Przy wysokich częstotliwościach sytuacja jest podobna. Ta sama jasność K361 wpływa na górny zakres częstotliwości. Wysokie częstotliwości K361 są uwypuklone i słychać je w każdym utworze. K361 brzmiał sybilantnie przy niektórych utworach. W porównaniu z K361, K371 może na początku wydawać się pozbawiony wysokich tonów, ale to nie do końca prawda. K371 nie ma wybitnej góry, ale przekazuje bardziej naturalny i skalibrowany zakres wysokich tonów.

Porównując brzmienie tych modeli doszedłem do wniosku, że K361 akcentuje górną średnią i górną część pasma, ma jaśniejsze, momentami wręcz agresywne brzmienie, które z natury jest emocjonalne. Słuchawki K371 nie mają wyraźnego uwypuklenia pewnych obszarów pasma akustycznego, ich dźwięk jest neutralny, ale nie ma w nim suchej monitorowej jakości.

Porównanie

AKG K361 i AKG K371 mają wielu silnych konkurentów w swoich przedziałach cenowych.
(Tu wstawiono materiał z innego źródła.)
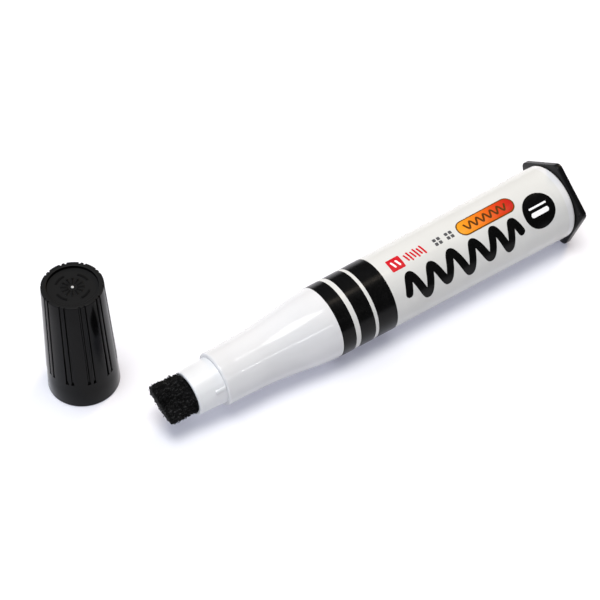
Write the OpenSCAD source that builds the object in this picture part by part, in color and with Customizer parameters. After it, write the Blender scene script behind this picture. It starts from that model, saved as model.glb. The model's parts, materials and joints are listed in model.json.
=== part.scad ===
// Jumbo chisel-tip felt marker, lying uncapped on its side, with its cap standing beside it.
// Every piece of the marker is drawn along the marker's own axis: x runs from the tip of
// the felt (x = 0) to the tail. marker_place() then lays that axis on the table.
// The cap is drawn upright on its open mouth, and cap_place() stands it on the table.

/* [Barrel] */
// From the felt's tip to the barrel's front face, the collar
collar_x = 17.3; // [16:0.1:19]
// Radius of the collar that the cap slides over
collar_r = 7.95; // [7.7:0.05:8.2]
// Length of the straight part of the collar
collar_len = 5; // [4:0.5:6]
// Where the flare begins, behind the slightly conical stretch after the collar
flare_x = 31; // [28:0.5:34]
// Radius where the flare begins
flare_r = 8.32; // [8.1:0.02:8.5]
// Where the flare ends and the long barrel begins
shoulder_x = 54; // [53.5:0.5:57]
// Radius of the long barrel at its shoulder, film included
shoulder_r = 10.82; // [10.6:0.02:11]
// Where the barrel ends
tail_x = 136.6; // [125:0.1:145]
// Radius of the long barrel at its tail, film included
tail_r = 11.74; // [11.5:0.02:12]

/* [Label sleeve] */
// Thickness of the printed film, drawn thicker than real film so that it stays a solid
film_t = 0.15; // [0.1:0.01:0.2]
// Front edge of the film
film_x = 53.1; // [51:0.1:55]
// Bare barrel left behind the film
film_tail_gap = 2.6; // [1.5:0.1:4]

/* [Felt nib] */
// Radius of the round felt stock inside the holder
stock_r = 5.35; // [5.1:0.05:5.5]
// Half the thickness of the stock between its two flats
stock_flat = 4.75; // [4.2:0.05:5]
// Radius of the felt at its tip, where it has spread
tip_r = 6.05; // [5.8:0.05:6.3]
// Half the thickness of the blunt chisel edge
edge_flat = 0.95; // [0.6:0.05:1.4]
// Turn of the chisel edge about the marker's axis, in degrees
edge_turn = 21; // [0:1:45]
// Sideways lean of the used felt in front of its holder, in degrees
felt_lean = 2.8; // [0:0.1:4]

/* [Nib holder] */
// Front rim of the holder
holder_x = 9.1; // [8.8:0.1:10]
// Outside radius at the front rim
holder_front_r = 6.45; // [6.3:0.05:6.6]
// Outside radius at the collar
holder_back_r = 6.85; // [6.7:0.05:7]
// Width of each locating rib
key_w = 0.85; // [0.6:0.05:1.2]
// Length of each locating rib
key_len = 3.2; // [2:0.1:4]
// Depth of the round mouth in front of the slot that grips the felt's flats
holder_mouth_len = 5.5; // [3:0.5:7]

/* [End plug] */
// Distance from the axis to each of the plug's five flats
plug_flat = 11.9; // [11.8:0.05:12.4]
// Thickness of the five-sided flange
plug_t = 1.9; // [1.4:0.1:3]
// Radius of the flange's corners
plug_corner_r = 2; // [1:0.25:3]
// Length of the spigot pressed into the barrel
spigot_len = 12; // [8:1:16]

/* [Cap] */
// Outside radius at the open mouth
cap_mouth_r = 10.1; // [9.8:0.05:10.4]
// Outside radius of the grip at the closed top
cap_top_r = 8.42; // [8.3:0.01:8.6]
// How far the grip stands out from the skirt
grip_proud = 0.1; // [0.05:0.05:0.2]
// Height of the cap
cap_h = 39.2; // [38.8:0.1:40]
// Height of the plain skirt round the mouth
skirt_h = 8.7; // [7:0.1:10]
// Radius of the bore that slides over the collar
cap_bore_r = 8.05; // [8:0.05:8.2]
// Number of grip ribs, each with a groove on both sides
grip_n = 10; // [8:1:12]
// Depth of the grip grooves
groove_d = 0.45; // [0.3:0.05:0.5]
// Width of the grip grooves
groove_w = 0.5; // [0.4:0.05:0.7]
// Angle from a grip rib's middle to its grooves, in degrees
groove_half_angle = 4.7; // [4:0.1:6]
// Angle of the first grip rib about the cap's axis, in degrees
grip_phase = 5.5; // [0:0.1:36]

/* [On the table] */
// From the felt's tip to the cap's axis, along the table (negative is in front of the tip)
cap_ahead = -8.2; // [-12:0.1:-5]
// From the marker's axis to the cap's axis, sideways
cap_aside = 28; // [26:0.1:32]

/* [Hidden] */

// Fineness of the turned outlines: circles themselves are true curves at any value above 12
$fn = 96;
// Overshoot of a cutter past the face that it cuts
over = 1;
// Radial overlap of two pieces pressed together
press = 0.02;

// Barrel
collar_edge_r = 0.6;
barrel_end_r = 1.1;
mouth_bore_r = 6.3;
mouth_bore_len = 13;
chamber_x = 57;
chamber_front_r = 9.3;
chamber_back_r = 9.9;
socket_r = 10.1;
flare_steps = 18;
// Length of the step from the bare flare down to the barrel under the film
film_step = 0.01;
arc_steps = 5;

// Nib and its holder
stem_x = 31;
stem_r = 4;
stem_end_x = 63;
// Overlap of the nib's three stretches, which are one piece of felt
felt_lap = 0.5;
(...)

Dla młodszych AKG K361 mogą to być Audio-Technica ATH-M30x, Audio-Technica ATH-M40x i Beyerdynamic DT240Pro. Pod względem brzmienia AKG K361 różnią się od M30X i M40X, ponieważ są bardziej skoncentrowane na eksponowaniu górnych tonów średnich i wysokich. M30X brzmią najbardziej basowo. M40X mają bardziej monitorowy, neutralny przekaz, bez akcentowania pewnego zakresu. DT240Pro, w przeciwieństwie do K361, kładzie większy nacisk na dolny i dolno-średni zakres, przy jednoczesnym umiarkowanym oddaniu wyższych częstotliwości. Pod względem komfortu bardziej podobały mi się AKG K361 niż DT240Pro, a dodatkowo kompletnie skręcony kabel w DT240Pro nie może być nazwany wygodnym w noszeniu.
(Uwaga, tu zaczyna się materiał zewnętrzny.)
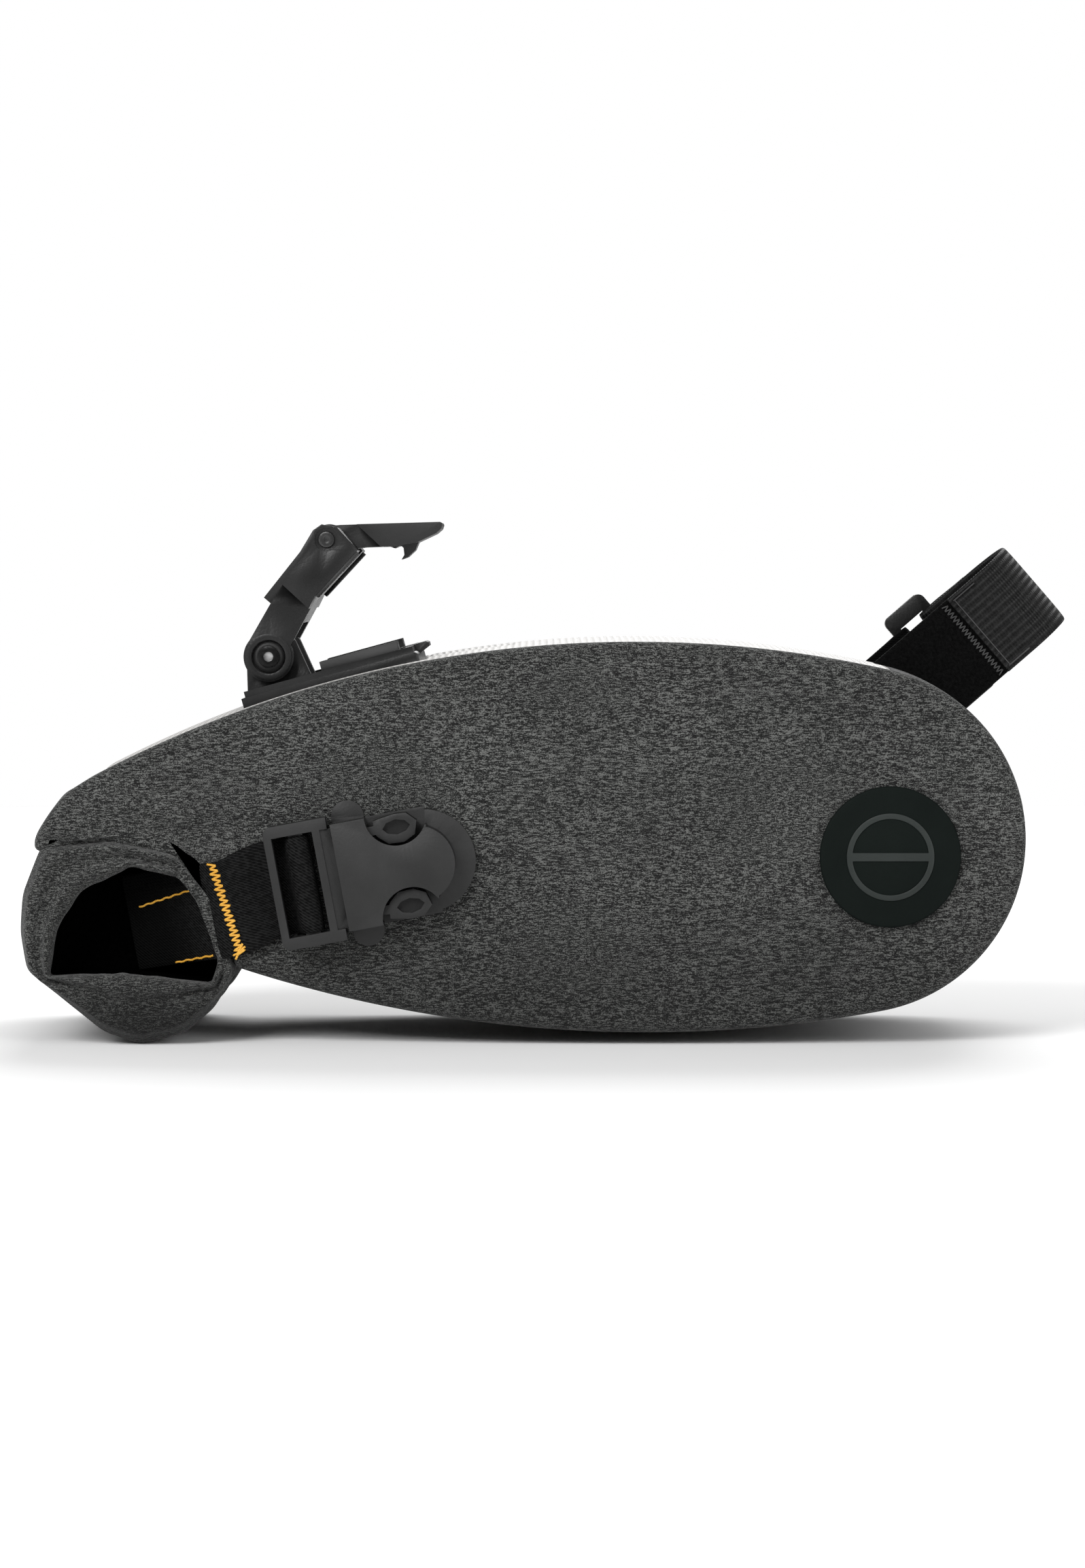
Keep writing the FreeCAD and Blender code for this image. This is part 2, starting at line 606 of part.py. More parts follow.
def make_clamp_fixings():
    """Screws, the backing plate inside the bag and the rubber cradles."""
    frame = clamp_frame()
    bottom = -sizes.pivot_height
    deck = underside(sizes.deck_height)
    plate = new_body("clamp_backing_plate")
    plate_top = bottom - sizes.backing_drop
    plate_bottom = plate_top - sizes.backing_wall
    half = sizes.base_half_width - 4
    margin = 5
    outline = box(-sizes.base_rear + margin, sizes.base_length - sizes.base_rear - margin, plate_bottom,
                  plate_top)
    slab(plate, "plate", outline, -half, half)
    for number, (x, side) in enumerate(screw_places()):
        hole = (x, side * sizes.screw_y, sizes.screw_radius + 0.05)
        slab(plate, f"thread_{number}", hole, plate_bottom - 1, plate_top + 1, plane="XY_Plane", cut=True)
    place(plate, frame)

    shank_top = deck - sizes.screw_head
    shapes = []
    for x, side in screw_places():
        centre = Vector(x.value, side * sizes.screw_y.value, 0)
        head = Part.makeCylinder(sizes.screw_head_radius.value, sizes.screw_head.value,
                                 centre + Vector(0, 0, shank_top.value))
        shank = Part.makeCylinder(sizes.screw_radius.value, shank_top.value - plate_bottom.value,
                                  centre + Vector(0, 0, plate_bottom.value))
        socket = hexagon(sizes.hex_radius.value, 0.9, centre + Vector(0, 0, deck.value - 0.9))
        shapes.append(head.fuse(shank).removeSplitter().cut(socket))
    add_feature("clamp_screws", Part.Compound(shapes)).Placement = frame

    wrap = math.cos(math.radians(sizes.rail_wrap.value))
    for name, side in (("rail_cradle_near", -1), ("rail_cradle_far", 1)):
        cradle = new_body(name)
        middle = side * sizes.rail_spacing / 2
        rail_z = underside(sizes.rail_height)
        top = rail_z - wrap * sizes.rail_radius
        width = sizes.cradle_half_width
        slab(cradle, "block", box(sizes.cradle_rear, sizes.cradle_front, deck, top), middle - width,
             middle + width)
        slab(cradle, "groove", (middle, rail_z, sizes.rail_radius), sizes.cradle_rear - 1,
             sizes.cradle_front + 1,
             plane="YZ_Plane", cut=True)
        place(cradle, frame)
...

Starsze AKG K371 można porównać do dobrze znanych Audio-Technica ATH-M50x i Beyerdynamic DT770. Dla mnie wybór pomiędzy tymi trzema modelami wydaje się dość trudny. Jedyną i niezaprzeczalną zaletą AKG K371 jest ich kompaktowość i waga. Jeśli chodzi o dźwięk, to jednak bardzo trudno cokolwiek doradzić. Na przykład, wiele osób używa słuchawek DT770 jako słuchawek monitorowych. Jednocześnie można przeczytać opinie osób, dla których oddawanie wysokich tonów w DT770 jest męczące i w tym przypadku AKG K371 będą bardziej pasować do takich osób.

M50X ma ładny, ale nieco uwypuklony bas, którego ilość chciałem czasem zmniejszyć. AKG K371 nie ma tej cechy i w porównaniu z M50X, AKG K371 wydawał mi się bardziej zrównoważony w całym zakresie częstotliwości, przegrywając z M50X w szerokości pokazywania sceny, a zwłaszcza w głębi.